# Start of Given material
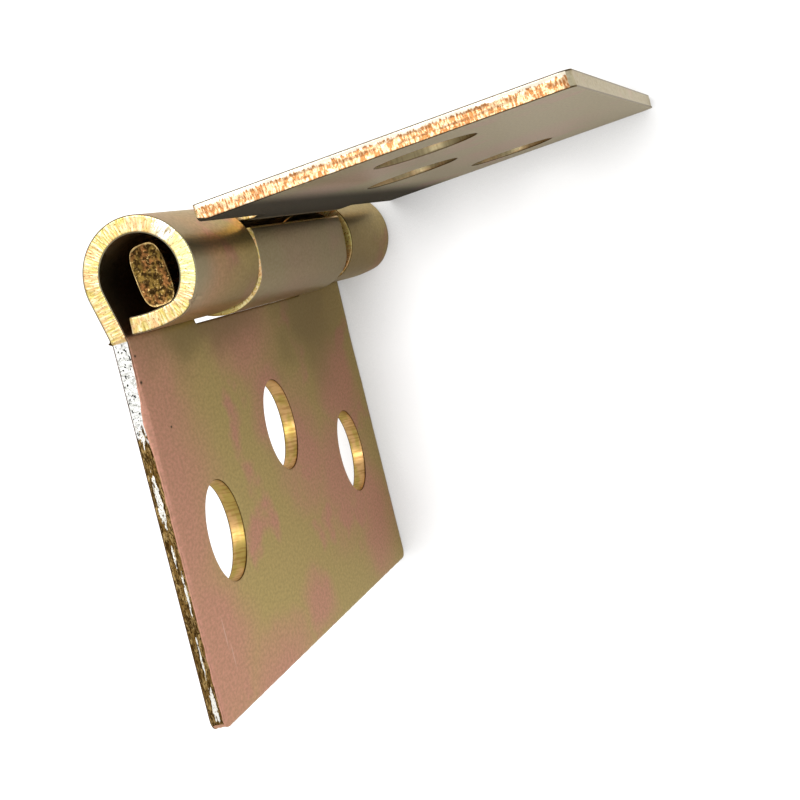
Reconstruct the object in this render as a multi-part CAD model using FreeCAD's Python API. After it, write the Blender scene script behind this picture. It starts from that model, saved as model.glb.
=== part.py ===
# Folding door hinge of pressed steel: two leaves rolled round one loose pin.
# Millimetres, +Z up. The hinge stands on one end, its pin upright.
# Each leaf is drawn by its section: s runs along the leaf away from the pin,
# n runs outward, to the side that lies against the door or its frame.

import FreeCAD, Part
import math
import os

# Overall sizes
LENGTH = 50.0  # along the pin
REACH = 28.5  # pin axis to the free edge of either leaf
OPENING = 95.0  # angle between the two leaves as they stand, degrees

# Sheet and rolled knuckle
SHEET = 1.1  # thickness of the sheet
BORE_RADIUS = 2.58  # inside of the rolled knuckle
OUTER_FACE = 2.9  # outer face of the leaf from the pin axis
NECK_ANGLE = 14.0  # slope of the sheet between leaf and knuckle, degrees
NECK_BEND = 3.0  # bend at the neck, to the middle of the sheet
ROLL_END = -48.0  # where the round roll gives way to the tight bend, degrees
CORNER_BEND = 1.6  # tight bend before the lip, to the middle of the sheet
LIP_TILT = 15.2  # lip off square to the leaf where it starts, degrees
LIP_BEND = 8.8  # slow curve of the lip, to the middle of the sheet
LIP_GAP = 0.35  # end of the lip to the inner face of the leaf

# Knuckles along the pin and the notches beside them
END_KNUCKLE = 12.5  # length of each end knuckle, both on the fixed leaf
RUNNING_GAP = 1.0  # between neighbouring knuckles
FIXED_NOTCH = 3.95  # notch edge of the fixed leaf from the pin axis
MOVING_NOTCH = 4.55  # notch edges of the moving leaf from the pin axis
SHEAR_STEP = 0.15  # sheared leaf ends lie this far inside the knuckle ends
STEP_START = 3.85  # the step starts this far from the pin axis
CORNER_RADIUS = 0.8  # rounding of the free corners, seen square to the leaf

# Screw holes, plain punched
HOLE_RADIUS = 3.4
OUTER_HOLE_REACH = 17.4  # the two end holes from the pin axis
MIDDLE_HOLE_REACH = 12.65  # the middle hole from the pin axis
HOLE_INSET = 8.5  # end holes from the end of the hinge

# Pin with pinched ends
PIN_RADIUS = 2.0
PIN_RECESS = 2.0  # pin end below the knuckle end
PINCH_LENGTH = 3.0  # flat part of the pinched end
PINCH_RUNOUT = 2.5  # from the flat part to the round shank
PINCH_WIDTH = 4.05
PINCH_THICKNESS = 2.0
PINCH_TURN = -7.3  # long way of the pinched end off the leaf, degrees
PINCH_SHIFT = 0.1  # middle of the pinched end along the leaf
PIN_ROUNDING = 0.2

# Sizes that follow from the ones above
HALF = SHEET / 2
ROLL = BORE_RADIUS + HALF
MIDDLE = OUTER_FACE - HALF
INNER_FACE = OUTER_FACE - SHEET
BEYOND = 2 * ROLL  # how far cutting blocks reach past the sheet


def turned(radius, degrees, centre=(0.0, 0.0)):
    """Point at an angle on a circle, in section coordinates s, n."""
    angle = math.radians(degrees)
    return (centre[0] + radius * math.cos(angle), centre[1] + radius * math.sin(angle))


class Leaf:
    """Directions of one leaf, square to the pin."""

    def __init__(self, direction, outward):
        self.along = FreeCAD.Vector(*turned(1.0, direction), 0)
        self.outward = FreeCAD.Vector(*turned(1.0, outward), 0)

    def point(self, s, n, z):
        return self.along * s + self.outward * n + FreeCAD.Vector(0, 0, z)


def section_arcs():
    """The four bends of the sheet's middle line, from the leaf to the lip's end.

    Each is its centre, its radius, its first and last angle, and 1 where the
    outer side of the sheet is the outside of the bend, -1 where it is the inside.
    """
    slope = math.radians(NECK_ANGLE)
    neck_n = MIDDLE + NECK_BEND
    neck_s = (ROLL + NECK_BEND - neck_n * math.cos(slope)) / math.sin(slope)
    corner = turned(ROLL - CORNER_BEND, ROLL_END)
    lip = turned(CORNER_BEND - LIP_BEND, -LIP_TILT, corner)
    lip_rise = INNER_FACE - LIP_GAP - lip[1]
    lip_end = math.degrees(math.asin(lip_rise / (LIP_BEND + HALF)))
    return [
        ((neck_s, neck_n), NECK_BEND, -90.0, -90.0 - NECK_ANGLE, -1),
        ((0.0, 0.0), ROLL, 90.0 - NECK_ANGLE, 360.0 + ROLL_END, 1),
        (corner, CORNER_BEND, ROLL_END, -LIP_TILT, 1),
        (lip, LIP_BEND, -LIP_TILT, lip_end, 1),
    ]


def sheet_side(leaf, offset, z):
    """Edges of one side of the sheet, from the free edge to the lip's end."""
    edges = []
    free = leaf.point(REACH, MIDDLE + offset, z)
    last = free
    for centre, radius, first, final, side in section_arcs():
        reach = radius + side * offset
        start = leaf.point(*turned(reach, first, centre), z)
        middle = leaf.point(*turned(reach, (first + final) / 2, centre), z)
        end = leaf.point(*turned(reach, final, centre), z)
        if last.distanceToPoint(start) > 0.001:
            edges.append(Part.LineSegment(last, start).toShape())
        edges.append(Part.Arc(start, middle, end).toShape())
        last = end
    return edges, free, last


def rolled_sheet(leaf, bottom, top):
    """The whole leaf with its knuckle running the full length."""
    outer, outer_free, outer_end = sheet_side(leaf, HALF, bottom)
    inner, inner_free, inner_end = sheet_side(leaf, -HALF, bottom)
    lip_cap = Part.LineSegment(outer_end, inner_end).toShape()
    free_cap = Part.LineSegment(inner_free, outer_free).toShape()
    wire = Part.Wire(outer + [lip_cap] + inner[::-1] + [free_cap])
    return Part.Face(wire).extrude(FreeCAD.Vector(0, 0, top - bottom))


def block(leaf, s_low, s_high, bottom, top):
    """Cutting block across the sheet."""
    corners = [
        leaf.point(s_low, -BEYOND, bottom),
        leaf.point(s_high, -BEYOND, bottom),
        leaf.point(s_high, BEYOND, bottom),
        leaf.point(s_low, BEYOND, bottom),
    ]
    face = Part.Face(Part.makePolygon(corners + corners[:1]))
    return face.extrude(FreeCAD.Vector(0, 0, top - bottom))


def screw_hole(leaf, reach, z):
    """Cutter for one screw hole, square through the leaf."""
    start = leaf.point(reach, INNER_FACE - SHEET, z)
    return Part.makeCylinder(HOLE_RADIUS, 3 * SHEET, start, leaf.outward)


def with_holes(leaf, sheet):
    places = [
        (OUTER_HOLE_REACH, HOLE_INSET),
        (MIDDLE_HOLE_REACH, LENGTH / 2),
        (OUTER_HOLE_REACH, LENGTH - HOLE_INSET),
    ]
    return sheet.cut([screw_hole(leaf, reach, z) for reach, z in places])


def with_round_corners(leaf, sheet):
    """Round the two free corners of the leaf."""
    found = []
    for edge in sheet.Edges:
        middle = edge.CenterOfMass
        at_free_edge = abs(middle.dot(leaf.along) - REACH) < 0.01
        across_sheet = abs(edge.Length - SHEET) < 0.01
        if at_free_edge and across_sheet:
            found.append(edge)
    return sheet.makeFillet(CORNER_RADIUS, found)


def make_fixed_leaf(leaf):
    sheet = rolled_sheet(leaf, 0.0, LENGTH)
    cutters = [
        block(leaf, -BEYOND, FIXED_NOTCH, END_KNUCKLE, LENGTH - END_KNUCKLE),
        block(leaf, STEP_START, REACH + BEYOND, -BEYOND, SHEAR_STEP),
        block(leaf, STEP_START, REACH + BEYOND, LENGTH - SHEAR_STEP, LENGTH + BEYOND),
    ]
    sheet = sheet.cut(cutters)
    return with_round_corners(leaf, with_holes(leaf, sheet))


def make_moving_leaf(leaf):
    sheet = rolled_sheet(leaf, SHEAR_STEP, LENGTH - SHEAR_STEP)
    notch = END_KNUCKLE + RUNNING_GAP
    cutters = [
        block(leaf, -BEYOND, MOVING_NOTCH, -BEYOND, notch),
        block(leaf, -BEYOND, MOVING_NOTCH, LENGTH - notch, LENGTH + BEYOND),
    ]
    sheet = sheet.cut(cutters)
    return with_round_corners(leaf, with_holes(leaf, sheet))


def pinched_wire(leaf, z):
    """Outline of the pinched pin end: two flats joined by two round sides."""
    half_width = PINCH_WIDTH / 2 - PINCH_THICKNESS / 2
    half_thick = PINCH_THICKNESS / 2
    middle = (PINCH_SHIFT, 0.0)
    right = turned(half_width, PINCH_TURN, middle)
    left = turned(half_width, PINCH_TURN + 180.0, middle)
    right_low = leaf.point(*turned(half_thick, PINCH_TURN - 90.0, right), z)
    right_tip = leaf.point(*turned(half_thick, PINCH_TURN, right), z)
    right_high = leaf.point(*turned(half_thick, PINCH_TURN + 90.0, right), z)
    left_high = leaf.point(*turned(half_thick, PINCH_TURN + 90.0, left), z)
    left_tip = leaf.point(*turned(half_thick, PINCH_TURN + 180.0, left), z)
    left_low = leaf.point(*turned(half_thick, PINCH_TURN + 270.0, left), z)
    return Part.Wire([
        Part.Arc(right_low, right_tip, right_high).toShape(),
        Part.LineSegment(right_high, left_high).toShape(),
        Part.Arc(left_high, left_tip, left_low).toShape(),
        Part.LineSegment(left_low, right_low).toShape(),
    ])


def round_wire(leaf, z):
    """The round shank's outline, in four arcs that meet the pinched outline."""
    spread = 45.0
    marks = [-spread, 0.0, spread, 90.0, 180.0 - spread, 180.0, 180.0 + spread, 270.0]
    spots = [leaf.point(*turned(PIN_RADIUS, PINCH_TURN + mark), z) for mark in marks]
    arcs = []
    for first in (0, 2, 4, 6):
        ends = (spots[first], spots[first + 1], spots[(first + 2) % 8])
        arcs.append(Part.Arc(*ends).toShape())
    return Part.Wire(arcs)


def make_pin(leaf):
    """Round shank with both ends pinched flat."""
    low, high = PIN_RECESS, LENGTH - PIN_RECESS
    run = PINCH_LENGTH + PINCH_RUNOUT
    shank = Part.Face(round_wire(leaf, low + run)).extrude(
        FreeCAD.Vector(0, 0, high - low - 2 * run))
    pieces = []
    for end, step in ((low, 1), (high, -1)):
        flat_stop = end + step * PINCH_LENGTH
        shank_start = end + step * run
        flat = Part.Face(pinched_wire(leaf, end)).extrude(
            FreeCAD.Vector(0, 0, step * PINCH_LENGTH))
        tip = [e for e in flat.Edges if abs(e.CenterOfMass.z - end) < 0.01]
        flat = flat.makeFillet(PIN_ROUNDING, tip)
        wires = [pinched_wire(leaf, flat_stop), round_wire(leaf, shank_start)]
        pieces.append(flat)
        pieces.append(Part.makeLoft(wires, True, True))
    return shank.fuse(pieces).removeSplitter()


fixed = Leaf(-90.0, 180.0)
moving = Leaf(-90.0 + OPENING, OPENING)
shapes = {
    "fixed_leaf": make_fixed_leaf(fixed),
    "moving_leaf": make_moving_leaf(moving),
    "pin": make_pin(fixed),
}

# The frame's origin is the middle of the footprint the hinge stands on.
extent = FreeCAD.BoundBox()
for shape in shapes.values():
    extent.add(shape.BoundBox)
centring = FreeCAD.Vector(-extent.Center.x, -extent.Center.y, 0)

os.makedirs("parts", exist_ok=True)
for node, shape in shapes.items():
    solid = shape.Solids[0]
    solid.translate(centring)
    print(node, len(shape.Solids), solid.isValid(), round(solid.Volume, 2), solid.BoundBox)
    solid.exportStep("parts/" + node + ".step")
print("pin axis at", centring)
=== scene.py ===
import math

import bmesh
import bpy
from mathutils import Matrix, Vector, geometry, noise


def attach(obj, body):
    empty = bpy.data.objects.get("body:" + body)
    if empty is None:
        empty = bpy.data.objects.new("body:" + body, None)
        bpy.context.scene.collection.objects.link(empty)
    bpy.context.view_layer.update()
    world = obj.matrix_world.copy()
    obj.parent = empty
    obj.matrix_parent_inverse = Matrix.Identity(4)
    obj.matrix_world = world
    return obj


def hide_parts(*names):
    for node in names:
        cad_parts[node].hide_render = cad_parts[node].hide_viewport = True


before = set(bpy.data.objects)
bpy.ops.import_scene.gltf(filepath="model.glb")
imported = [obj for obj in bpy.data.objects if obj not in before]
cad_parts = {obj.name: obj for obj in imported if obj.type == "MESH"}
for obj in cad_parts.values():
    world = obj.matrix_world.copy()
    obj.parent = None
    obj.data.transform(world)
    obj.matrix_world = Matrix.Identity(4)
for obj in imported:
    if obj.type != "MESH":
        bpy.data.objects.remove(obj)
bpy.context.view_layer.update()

# Sizes of the part, in millimetres
MM = 0.001
AXIS_X = -12.277334
AXIS_Y = 11.563548
LENGTH = 50.0
REACH = 28.5
OPENING = 95.0
SHEET = 1.1
BORE_RADIUS = 2.58
OUTER_FACE = 2.9
NECK_ANGLE = 14.0
NECK_BEND = 3.0
ROLL_END = -48.0
CORNER_BEND = 1.6
LIP_TILT = 15.2
LIP_BEND = 8.8
LIP_GAP = 0.35
END_KNUCKLE = 12.5
RUNNING_GAP = 1.0
MOVING_NOTCH = 4.55
SHEAR_STEP = 0.15
CORNER_RADIUS = 0.8
HOLE_RADIUS = 3.4
OUTER_HOLE_REACH = 17.4
MIDDLE_HOLE_REACH = 12.65
HOLE_INSET = 8.5
PIN_RADIUS = 2.0
PIN_RECESS = 2.0
PINCH_LENGTH = 3.0
PINCH_RUNOUT = 2.5
PINCH_WIDTH = 4.05
PINCH_THICKNESS = 2.25
PINCH_SQUARENESS = 3.4
PINCH_TURN = -7.3
PINCH_SHIFT = 0.1
HALF = SHEET / 2
ROLL = BORE_RADIUS + HALF
MIDDLE = OUTER_FACE - HALF
INNER_FACE = OUTER_FACE - SHEET

# Notch edge and step of the fixed leaf from the pin axis
FIXED_NOTCH = 3.75
STEP_START = 3.6
STEP_WIDTH = 0.1

# How finely the sheet is drawn, in millimetres
RUN_STEP = 0.1
INSETS = (0.0, 0.03, 0.09, 0.17, 0.3, 0.6)
INNER_MARGIN = 1.2
FAR_MARGIN = 1.0
LIP_MARGIN = 0.8
CORE_INSET = 0.9
FLAT_STEP = 1.3
BENT_STEP = 0.25
BENT_FROM = REACH - 5.0
WALL_LEVELS = 10
WALL_FADE = 0.4
CORNER_STEPS = 5
SMOOTH_ANGLE = math.radians(50)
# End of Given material
▶ _Brief_: Your task is to output exactly the lines from the one with "# The frame's" through the one with "bpy.context.scene.collection.objects.link(empty)", counting both ends.

▶ _Exercise answer_:
# The frame's origin is the middle of the footprint the hinge stands on.
extent = FreeCAD.BoundBox()
for shape in shapes.values():
    extent.add(shape.BoundBox)
centring = FreeCAD.Vector(-extent.Center.x, -extent.Center.y, 0)

os.makedirs("parts", exist_ok=True)
for node, shape in shapes.items():
    solid = shape.Solids[0]
    solid.translate(centring)
    print(node, len(shape.Solids), solid.isValid(), round(solid.Volume, 2), solid.BoundBox)
    solid.exportStep("parts/" + node + ".step")
print("pin axis at", centring)
=== scene.py ===
import math

import bmesh
import bpy
from mathutils import Matrix, Vector, geometry, noise


def attach(obj, body):
    empty = bpy.data.objects.get("body:" + body)
    if empty is None:
        empty = bpy.data.objects.new("body:" + body, None)
        bpy.context.scene.collection.objects.link(empty)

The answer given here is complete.